Baseball dominates the sports news. In his rookie season, Joe DiMaggio takes the New York Yankees to the World Series. He hits a scorching .346 in his first World Series against the Giants and the Yankees are again baseball champions, the first time since 1932.
President Franklin Roosevelt receives a second overwhelming mandate at the polls with 61% of the popular vote.
Seabiscuit wins the Bay Bridge Handicap by five lengths, clocking the fifth fastest mile on record at the time.
Seabiscuit wins the World’s Fair Handicap easily. He comes down the stretch alone, to wild cheers and Pollard’s futile attempts to slow his speed. Four days later he will arrive in Santa Anita and be welcomed by a skeptical press corps.
A few bad breaks prevent Seabiscuit from racing and cultivate his laziness and love of food — setting him back in his conditioning for the Santa Anita Handicap, a race with an unheard-of $100,000 purse.
In his first try at the Santa Anita Handicap, Seabiscuit loses to Rosemont by a nose in a photo finish.
Seabiscuit draws a crowd of 45,000 excited fans and wins the San Juan Capistrano Handicap by seven lengths, smashing the track record.
The German airship Hindenburg bursts into flames as it is about to land in Lakehurst, New Jersey. A reporter on the scene describes the horrific event to a live radio audience.
A week after winning the Bay Meadows Handicap, Seabiscuit heads to the East Coast, to prove himself in the home of racing’s prestige.
War Admiral captures the Triple Crown after a win at the Belmont Stakes despite stumbling at the start and injuring his right foreleg.
Seabiscuit runs in the Brooklyn Handicap, beating rival Rosemont and local horse Aneroid. Eastern writers who had previously called him “Glorified Plater” are now reluctantly quieted.
In July he will win the Butler Handicap and the Yonkers Handicap easily, despite carrying far more weight than his competitors in both races.

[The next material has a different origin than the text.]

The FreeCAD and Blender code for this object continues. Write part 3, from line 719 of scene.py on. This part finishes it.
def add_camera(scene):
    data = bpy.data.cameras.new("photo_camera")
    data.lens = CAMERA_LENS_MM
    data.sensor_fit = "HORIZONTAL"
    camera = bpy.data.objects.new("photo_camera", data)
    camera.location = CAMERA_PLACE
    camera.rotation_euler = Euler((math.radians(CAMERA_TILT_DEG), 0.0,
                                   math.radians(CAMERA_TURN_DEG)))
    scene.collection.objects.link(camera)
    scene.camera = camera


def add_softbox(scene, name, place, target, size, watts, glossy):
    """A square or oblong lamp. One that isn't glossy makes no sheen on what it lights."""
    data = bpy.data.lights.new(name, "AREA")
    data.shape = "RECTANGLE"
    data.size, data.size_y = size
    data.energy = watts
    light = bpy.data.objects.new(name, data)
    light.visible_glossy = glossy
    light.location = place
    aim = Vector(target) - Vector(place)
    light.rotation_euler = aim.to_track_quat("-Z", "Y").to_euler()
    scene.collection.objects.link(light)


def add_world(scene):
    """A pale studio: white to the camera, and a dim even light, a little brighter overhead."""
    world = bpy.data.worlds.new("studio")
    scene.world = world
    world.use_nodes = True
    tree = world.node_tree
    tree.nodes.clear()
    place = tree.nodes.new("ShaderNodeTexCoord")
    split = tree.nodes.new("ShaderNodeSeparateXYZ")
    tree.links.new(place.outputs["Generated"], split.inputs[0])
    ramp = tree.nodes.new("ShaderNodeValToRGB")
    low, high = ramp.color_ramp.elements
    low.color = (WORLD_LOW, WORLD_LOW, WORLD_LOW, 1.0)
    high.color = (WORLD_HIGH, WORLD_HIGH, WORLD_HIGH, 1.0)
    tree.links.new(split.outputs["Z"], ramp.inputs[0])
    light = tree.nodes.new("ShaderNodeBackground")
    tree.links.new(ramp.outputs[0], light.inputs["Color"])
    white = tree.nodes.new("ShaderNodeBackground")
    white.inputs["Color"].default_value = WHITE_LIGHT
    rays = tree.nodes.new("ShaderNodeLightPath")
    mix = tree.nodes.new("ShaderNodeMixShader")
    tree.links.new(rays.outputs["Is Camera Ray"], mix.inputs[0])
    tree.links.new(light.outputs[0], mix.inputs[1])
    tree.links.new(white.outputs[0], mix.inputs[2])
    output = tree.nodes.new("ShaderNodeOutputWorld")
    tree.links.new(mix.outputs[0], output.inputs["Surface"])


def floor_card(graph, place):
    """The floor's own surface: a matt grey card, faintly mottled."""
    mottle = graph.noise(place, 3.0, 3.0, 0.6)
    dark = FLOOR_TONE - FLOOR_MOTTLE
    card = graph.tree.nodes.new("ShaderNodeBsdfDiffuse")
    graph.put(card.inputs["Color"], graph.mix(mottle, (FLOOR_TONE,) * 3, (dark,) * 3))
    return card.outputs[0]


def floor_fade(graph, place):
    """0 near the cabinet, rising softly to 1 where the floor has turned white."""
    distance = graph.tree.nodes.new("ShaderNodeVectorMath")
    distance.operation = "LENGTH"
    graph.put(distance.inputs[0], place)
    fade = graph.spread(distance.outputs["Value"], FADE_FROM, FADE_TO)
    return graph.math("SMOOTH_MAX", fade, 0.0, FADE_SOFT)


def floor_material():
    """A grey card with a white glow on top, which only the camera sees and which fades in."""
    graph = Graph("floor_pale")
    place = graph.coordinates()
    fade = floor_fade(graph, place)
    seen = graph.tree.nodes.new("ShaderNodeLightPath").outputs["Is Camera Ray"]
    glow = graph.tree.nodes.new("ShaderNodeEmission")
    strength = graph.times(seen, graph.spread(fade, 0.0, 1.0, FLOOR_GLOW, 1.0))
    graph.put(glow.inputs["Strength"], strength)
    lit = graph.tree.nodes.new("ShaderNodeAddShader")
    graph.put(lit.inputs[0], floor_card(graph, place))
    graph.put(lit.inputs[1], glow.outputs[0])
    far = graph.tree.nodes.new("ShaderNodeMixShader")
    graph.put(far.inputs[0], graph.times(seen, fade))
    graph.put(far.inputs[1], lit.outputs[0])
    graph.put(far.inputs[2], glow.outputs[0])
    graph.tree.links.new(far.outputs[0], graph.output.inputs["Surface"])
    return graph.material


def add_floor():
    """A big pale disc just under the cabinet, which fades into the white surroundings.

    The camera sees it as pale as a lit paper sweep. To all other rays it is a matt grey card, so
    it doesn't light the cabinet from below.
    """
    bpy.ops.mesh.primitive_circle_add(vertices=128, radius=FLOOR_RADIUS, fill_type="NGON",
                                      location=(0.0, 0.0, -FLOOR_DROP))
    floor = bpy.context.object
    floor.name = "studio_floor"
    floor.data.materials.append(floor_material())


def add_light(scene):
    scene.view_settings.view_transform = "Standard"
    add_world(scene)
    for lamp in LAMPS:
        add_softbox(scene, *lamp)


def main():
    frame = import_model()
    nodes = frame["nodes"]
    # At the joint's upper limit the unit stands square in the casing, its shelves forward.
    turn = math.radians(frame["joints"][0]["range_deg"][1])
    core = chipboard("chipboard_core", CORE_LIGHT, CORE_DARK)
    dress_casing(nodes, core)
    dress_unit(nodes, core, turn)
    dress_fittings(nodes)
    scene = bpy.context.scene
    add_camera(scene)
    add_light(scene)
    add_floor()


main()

Seabiscuit wins the Continental Handicap in New York, gaining the top spot in the 1937 winnings race with $152,780 earned, $8,000 ahead of War Admiral.

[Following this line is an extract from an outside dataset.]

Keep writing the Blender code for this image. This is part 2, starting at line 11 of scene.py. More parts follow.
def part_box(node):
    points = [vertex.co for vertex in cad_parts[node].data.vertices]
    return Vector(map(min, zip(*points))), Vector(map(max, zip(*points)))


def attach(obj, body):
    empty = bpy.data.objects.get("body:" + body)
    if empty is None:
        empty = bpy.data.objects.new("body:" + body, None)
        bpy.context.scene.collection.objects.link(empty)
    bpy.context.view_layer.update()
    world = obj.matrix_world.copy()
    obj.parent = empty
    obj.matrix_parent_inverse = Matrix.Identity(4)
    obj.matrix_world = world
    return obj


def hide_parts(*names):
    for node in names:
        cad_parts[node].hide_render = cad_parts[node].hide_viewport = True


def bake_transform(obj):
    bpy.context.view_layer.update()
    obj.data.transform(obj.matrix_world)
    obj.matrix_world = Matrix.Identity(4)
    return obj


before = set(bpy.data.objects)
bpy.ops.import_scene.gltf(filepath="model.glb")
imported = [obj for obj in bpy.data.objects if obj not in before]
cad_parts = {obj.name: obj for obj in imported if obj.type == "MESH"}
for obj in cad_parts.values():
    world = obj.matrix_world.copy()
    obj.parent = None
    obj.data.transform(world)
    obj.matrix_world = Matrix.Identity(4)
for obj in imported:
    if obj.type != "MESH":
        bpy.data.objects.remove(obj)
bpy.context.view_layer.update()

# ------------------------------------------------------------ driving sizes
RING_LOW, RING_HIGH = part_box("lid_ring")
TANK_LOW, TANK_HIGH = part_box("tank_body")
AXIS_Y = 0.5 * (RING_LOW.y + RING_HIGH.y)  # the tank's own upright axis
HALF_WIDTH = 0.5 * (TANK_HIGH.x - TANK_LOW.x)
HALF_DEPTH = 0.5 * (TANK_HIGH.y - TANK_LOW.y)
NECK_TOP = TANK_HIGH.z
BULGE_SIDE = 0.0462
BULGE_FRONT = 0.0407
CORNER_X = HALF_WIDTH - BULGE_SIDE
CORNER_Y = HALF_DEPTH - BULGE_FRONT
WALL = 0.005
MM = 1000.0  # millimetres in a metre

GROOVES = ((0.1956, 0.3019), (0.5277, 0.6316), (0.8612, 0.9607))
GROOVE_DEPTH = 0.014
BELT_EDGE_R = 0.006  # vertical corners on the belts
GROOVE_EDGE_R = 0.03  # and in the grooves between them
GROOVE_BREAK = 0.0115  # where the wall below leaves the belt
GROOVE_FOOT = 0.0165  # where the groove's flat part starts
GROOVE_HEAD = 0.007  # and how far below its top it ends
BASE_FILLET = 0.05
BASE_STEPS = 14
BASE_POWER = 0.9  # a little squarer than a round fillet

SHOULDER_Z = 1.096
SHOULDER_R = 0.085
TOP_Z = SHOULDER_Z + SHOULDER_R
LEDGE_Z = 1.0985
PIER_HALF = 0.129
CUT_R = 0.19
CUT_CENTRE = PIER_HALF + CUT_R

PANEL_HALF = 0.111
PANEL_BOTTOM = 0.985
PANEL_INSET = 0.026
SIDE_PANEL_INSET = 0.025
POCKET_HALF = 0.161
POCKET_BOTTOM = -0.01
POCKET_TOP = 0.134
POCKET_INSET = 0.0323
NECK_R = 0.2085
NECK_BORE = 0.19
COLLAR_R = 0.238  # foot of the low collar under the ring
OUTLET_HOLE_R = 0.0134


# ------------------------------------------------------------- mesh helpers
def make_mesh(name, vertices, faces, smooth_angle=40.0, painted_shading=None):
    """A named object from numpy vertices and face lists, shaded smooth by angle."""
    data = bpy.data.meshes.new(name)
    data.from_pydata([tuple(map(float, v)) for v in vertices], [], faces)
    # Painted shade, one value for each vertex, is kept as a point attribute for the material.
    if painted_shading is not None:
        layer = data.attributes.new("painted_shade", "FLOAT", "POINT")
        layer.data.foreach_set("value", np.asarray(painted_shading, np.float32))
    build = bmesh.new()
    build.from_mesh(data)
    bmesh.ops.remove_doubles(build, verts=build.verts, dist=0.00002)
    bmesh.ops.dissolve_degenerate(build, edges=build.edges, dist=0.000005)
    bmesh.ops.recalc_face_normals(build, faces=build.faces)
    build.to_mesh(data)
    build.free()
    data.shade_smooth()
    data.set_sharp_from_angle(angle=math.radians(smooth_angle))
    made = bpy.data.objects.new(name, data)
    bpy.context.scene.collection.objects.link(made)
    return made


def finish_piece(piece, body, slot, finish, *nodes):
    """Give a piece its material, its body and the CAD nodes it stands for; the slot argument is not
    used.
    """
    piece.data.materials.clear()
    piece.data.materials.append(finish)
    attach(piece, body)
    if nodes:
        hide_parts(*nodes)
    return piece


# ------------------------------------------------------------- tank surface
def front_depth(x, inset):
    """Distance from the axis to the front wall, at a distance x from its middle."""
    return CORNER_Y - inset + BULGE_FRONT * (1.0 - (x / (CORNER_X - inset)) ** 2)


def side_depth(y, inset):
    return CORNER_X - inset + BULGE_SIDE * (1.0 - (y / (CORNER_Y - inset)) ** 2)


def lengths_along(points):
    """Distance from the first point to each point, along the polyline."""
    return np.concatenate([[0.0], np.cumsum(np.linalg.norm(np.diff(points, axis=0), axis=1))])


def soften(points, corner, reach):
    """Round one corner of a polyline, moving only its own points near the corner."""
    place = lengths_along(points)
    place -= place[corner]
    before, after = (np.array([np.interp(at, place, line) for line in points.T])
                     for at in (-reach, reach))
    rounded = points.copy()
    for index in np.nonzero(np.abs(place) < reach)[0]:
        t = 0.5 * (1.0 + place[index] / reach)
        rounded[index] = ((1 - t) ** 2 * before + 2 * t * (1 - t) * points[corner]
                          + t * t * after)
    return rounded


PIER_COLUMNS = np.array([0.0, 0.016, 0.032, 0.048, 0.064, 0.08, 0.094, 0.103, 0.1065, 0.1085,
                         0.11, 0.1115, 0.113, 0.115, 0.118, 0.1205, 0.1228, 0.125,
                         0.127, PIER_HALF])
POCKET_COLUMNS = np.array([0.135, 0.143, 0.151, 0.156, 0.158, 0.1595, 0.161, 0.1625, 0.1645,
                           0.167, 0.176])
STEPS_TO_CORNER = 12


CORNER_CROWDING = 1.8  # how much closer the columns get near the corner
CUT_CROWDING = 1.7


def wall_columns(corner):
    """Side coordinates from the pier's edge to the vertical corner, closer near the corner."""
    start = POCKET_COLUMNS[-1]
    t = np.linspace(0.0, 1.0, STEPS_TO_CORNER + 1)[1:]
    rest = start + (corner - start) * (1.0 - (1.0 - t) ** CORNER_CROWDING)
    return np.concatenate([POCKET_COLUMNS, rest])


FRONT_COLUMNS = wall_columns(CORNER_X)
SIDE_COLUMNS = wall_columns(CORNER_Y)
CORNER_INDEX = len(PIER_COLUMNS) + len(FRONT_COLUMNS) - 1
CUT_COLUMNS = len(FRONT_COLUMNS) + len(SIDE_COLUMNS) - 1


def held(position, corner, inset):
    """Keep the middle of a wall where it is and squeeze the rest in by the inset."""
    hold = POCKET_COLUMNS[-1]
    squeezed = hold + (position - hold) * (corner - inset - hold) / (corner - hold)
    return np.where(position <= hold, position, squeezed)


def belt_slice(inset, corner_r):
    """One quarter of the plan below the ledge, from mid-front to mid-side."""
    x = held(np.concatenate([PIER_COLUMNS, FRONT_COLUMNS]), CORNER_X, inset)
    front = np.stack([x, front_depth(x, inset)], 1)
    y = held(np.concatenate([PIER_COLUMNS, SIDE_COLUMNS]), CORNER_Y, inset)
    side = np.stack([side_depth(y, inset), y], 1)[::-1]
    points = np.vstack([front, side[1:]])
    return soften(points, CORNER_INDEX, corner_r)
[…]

After being scratched from two races in the previous week due to muddy track conditions, Seabiscuit easily wins the Riggs Handicap after rival War Admiral is scratched. Seabiscuit breaks the track record while carrying a startling 130 pounds. With the win, Seabiscuit now moves past War Admiral in earnings by $9,000.
Seabiscuit begins the train journey back to California, stopping along the way to appear for his adoring fans.

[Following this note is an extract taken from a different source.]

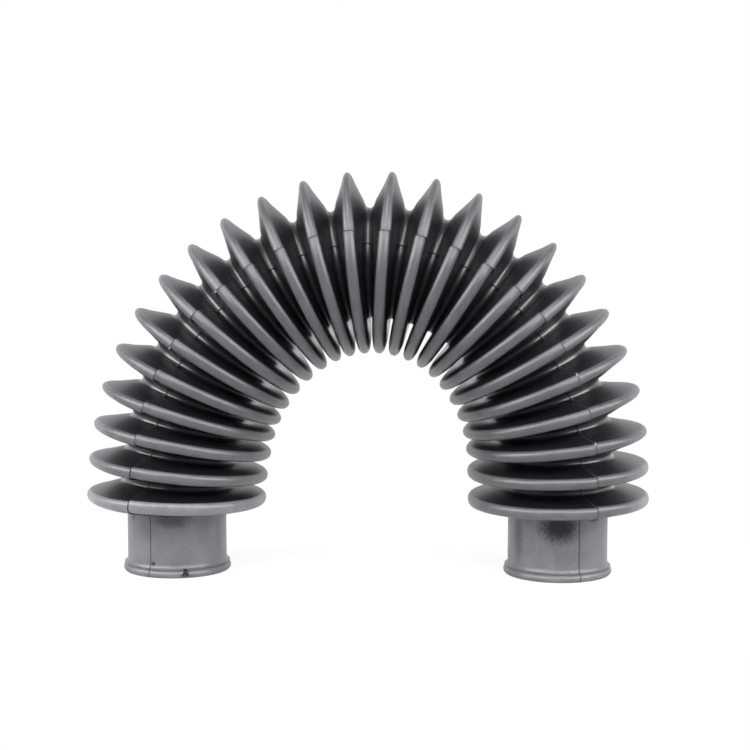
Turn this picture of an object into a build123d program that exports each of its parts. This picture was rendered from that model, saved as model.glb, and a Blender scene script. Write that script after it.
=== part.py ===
from build123d import *
import os
from math import atan2, cos, radians, tan

# A moulded rubber bellows boot, bent into an arch and standing on its two cuffs.
# Millimetres, +Z up. The arch lies in the XZ plane; the origin is on the floor, midway
# between the two cuffs, and the front is towards -Y.

# Driving dimensions: the cuffs
bore_diameter = 26.0
cuff_wall = 2.2
cuff_length = 18.6  # from the floor to the first flank
lip_radius = 1.3  # the half-round lip outside each cuff's mouth
crease_height = 2.3  # above this crease, the cuff's wall narrows in a hollow curve
flare_width = 1.0
flare_height = 2.1

# Driving dimensions: the folds
wall = 1.4  # rubber in the flanks and the valley floors
valley_step = 1.4  # the valley floors stand out this far from the cuffs
fold_depth = 10.9  # from a valley's floor to a fold's outer edge
rim_width = 2.7  # the outer edge of a fold
end_rim_width = 3.3  # the thicker edge of the fold beside each cuff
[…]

Following a near-collision with another horse and rider at Tanforan Race Track in California, Pollard is suspended from racing at Tanforan for the remainder of 1937. In the wake of the devastating suspension, War Admiral is named horse of the year by Turf and Sport Digest.
Two weeks later Pollard will be suspended by the California Horse Racing Commission from riding on any California track until January 1, 1938. Furious at the harsh judgment, Howard pulls Seabiscuit out of races until Pollard’s suspension is over.
Howard scratches Seabiscuit from the New Year’s Handicap and the San Pasqual Handicap after the horse is assigned a heavy impost of 132 pounds for both races.
California police uncover a plot to harm Seabiscuit by placing a sponge up his nose to obstruct his breathing. The “sponging” accusation is front-page news.
Smith scratches Seabiscuit from his fourth straight race, the San Carlos Handicap, because of rain the night before. Pollard makes the fateful choice to ride Fair Knightess, and the horse falls, crushing the left side of Pollard’s chest.
In Seabiscuit’s second appearance at the Santa Anita hundred-grander, George Woolf rides the bay colt as Pollard, recuperating from his fall, watches from the stands. Trapped at the start by Count Atlas, Seabiscuit loses to Stagehand in a photo finish. Despite the loss, many consider Seabiscuit’s performance the greatest in racing history and attribute his loss only to the weight system and a foul by another horse.